* **AIM**: Check every line below for the word "this" and copy each one that has it.

* **DATA RECORDS**:
-.-.-

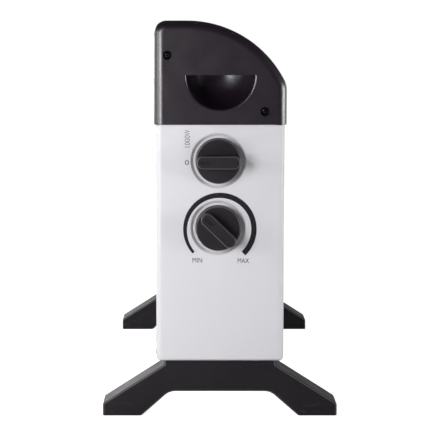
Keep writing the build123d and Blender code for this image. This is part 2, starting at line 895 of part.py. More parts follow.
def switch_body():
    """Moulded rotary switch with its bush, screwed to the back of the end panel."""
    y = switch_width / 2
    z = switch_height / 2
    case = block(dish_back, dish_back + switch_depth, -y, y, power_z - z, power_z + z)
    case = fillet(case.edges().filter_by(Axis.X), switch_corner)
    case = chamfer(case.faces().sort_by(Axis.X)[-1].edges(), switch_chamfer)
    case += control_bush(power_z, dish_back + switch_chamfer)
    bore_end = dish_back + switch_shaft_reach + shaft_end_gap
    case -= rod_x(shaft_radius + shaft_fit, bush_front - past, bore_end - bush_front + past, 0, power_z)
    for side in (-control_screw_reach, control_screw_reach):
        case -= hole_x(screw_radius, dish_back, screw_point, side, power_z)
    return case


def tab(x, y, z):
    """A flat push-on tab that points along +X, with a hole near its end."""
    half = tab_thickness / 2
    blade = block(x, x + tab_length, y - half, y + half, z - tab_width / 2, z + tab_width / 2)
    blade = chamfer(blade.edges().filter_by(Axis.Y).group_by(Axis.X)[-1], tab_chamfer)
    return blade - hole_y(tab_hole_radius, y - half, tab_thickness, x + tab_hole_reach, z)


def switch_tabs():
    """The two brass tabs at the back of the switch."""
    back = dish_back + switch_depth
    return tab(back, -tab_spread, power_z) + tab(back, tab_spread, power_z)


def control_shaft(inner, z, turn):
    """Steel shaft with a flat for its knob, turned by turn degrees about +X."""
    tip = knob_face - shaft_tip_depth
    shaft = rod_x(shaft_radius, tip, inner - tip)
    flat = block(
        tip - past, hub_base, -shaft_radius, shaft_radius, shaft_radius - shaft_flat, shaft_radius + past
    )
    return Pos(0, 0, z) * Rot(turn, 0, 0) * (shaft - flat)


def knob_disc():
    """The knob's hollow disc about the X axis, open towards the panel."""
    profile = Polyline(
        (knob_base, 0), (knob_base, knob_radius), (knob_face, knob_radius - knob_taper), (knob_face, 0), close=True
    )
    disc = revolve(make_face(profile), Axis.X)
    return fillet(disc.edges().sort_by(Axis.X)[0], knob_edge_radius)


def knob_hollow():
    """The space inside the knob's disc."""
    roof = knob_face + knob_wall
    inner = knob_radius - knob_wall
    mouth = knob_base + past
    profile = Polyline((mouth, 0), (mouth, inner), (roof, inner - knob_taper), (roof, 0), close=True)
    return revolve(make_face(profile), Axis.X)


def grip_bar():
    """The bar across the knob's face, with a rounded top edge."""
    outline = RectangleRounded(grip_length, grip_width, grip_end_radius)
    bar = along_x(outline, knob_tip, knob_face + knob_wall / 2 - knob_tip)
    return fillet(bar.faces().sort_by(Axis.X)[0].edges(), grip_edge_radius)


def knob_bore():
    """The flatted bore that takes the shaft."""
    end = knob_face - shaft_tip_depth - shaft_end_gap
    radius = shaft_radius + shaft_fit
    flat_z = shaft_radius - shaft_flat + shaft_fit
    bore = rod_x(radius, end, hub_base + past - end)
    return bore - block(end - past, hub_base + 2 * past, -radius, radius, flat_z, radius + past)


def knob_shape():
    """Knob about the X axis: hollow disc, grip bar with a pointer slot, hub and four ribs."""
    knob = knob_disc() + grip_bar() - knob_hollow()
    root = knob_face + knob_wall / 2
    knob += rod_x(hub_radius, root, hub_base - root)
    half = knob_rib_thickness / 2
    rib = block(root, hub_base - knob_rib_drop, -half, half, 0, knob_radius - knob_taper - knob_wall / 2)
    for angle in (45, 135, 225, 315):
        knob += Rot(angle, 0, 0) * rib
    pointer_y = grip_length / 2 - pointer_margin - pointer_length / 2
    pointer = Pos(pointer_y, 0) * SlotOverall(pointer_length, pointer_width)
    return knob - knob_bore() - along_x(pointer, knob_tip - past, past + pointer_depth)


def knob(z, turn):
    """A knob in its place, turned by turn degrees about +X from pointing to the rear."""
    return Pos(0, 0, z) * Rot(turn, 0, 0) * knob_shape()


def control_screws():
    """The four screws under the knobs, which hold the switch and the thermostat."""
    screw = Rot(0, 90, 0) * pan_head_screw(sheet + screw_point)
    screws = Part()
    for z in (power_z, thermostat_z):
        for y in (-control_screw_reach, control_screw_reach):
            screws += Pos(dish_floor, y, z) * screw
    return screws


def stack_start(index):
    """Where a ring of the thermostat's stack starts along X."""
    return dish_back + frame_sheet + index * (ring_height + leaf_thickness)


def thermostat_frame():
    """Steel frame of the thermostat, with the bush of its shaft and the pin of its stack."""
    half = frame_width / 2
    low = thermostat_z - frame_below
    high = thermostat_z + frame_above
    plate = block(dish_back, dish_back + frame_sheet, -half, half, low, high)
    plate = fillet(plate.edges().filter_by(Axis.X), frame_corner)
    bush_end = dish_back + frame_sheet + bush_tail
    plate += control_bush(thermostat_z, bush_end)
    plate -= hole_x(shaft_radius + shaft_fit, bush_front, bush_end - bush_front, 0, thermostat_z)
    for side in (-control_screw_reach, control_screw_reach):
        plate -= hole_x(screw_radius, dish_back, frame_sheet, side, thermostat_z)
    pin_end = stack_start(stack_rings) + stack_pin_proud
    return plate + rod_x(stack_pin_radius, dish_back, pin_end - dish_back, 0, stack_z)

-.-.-

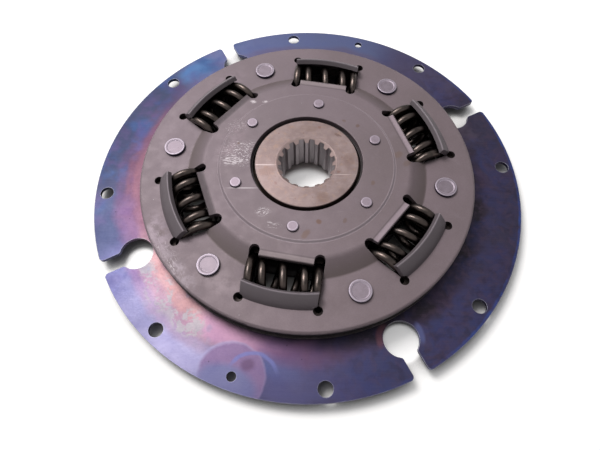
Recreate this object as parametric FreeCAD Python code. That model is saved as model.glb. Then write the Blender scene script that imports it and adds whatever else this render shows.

-.-.-

* **RESULT**:
Keep writing the build123d and Blender code for this image. This is part 2, starting at line 895 of part.py. More parts follow.
Recreate this object as parametric FreeCAD Python code. That model is saved as model.glb. Then write the Blender scene script that imports it and adds whatever else this render shows.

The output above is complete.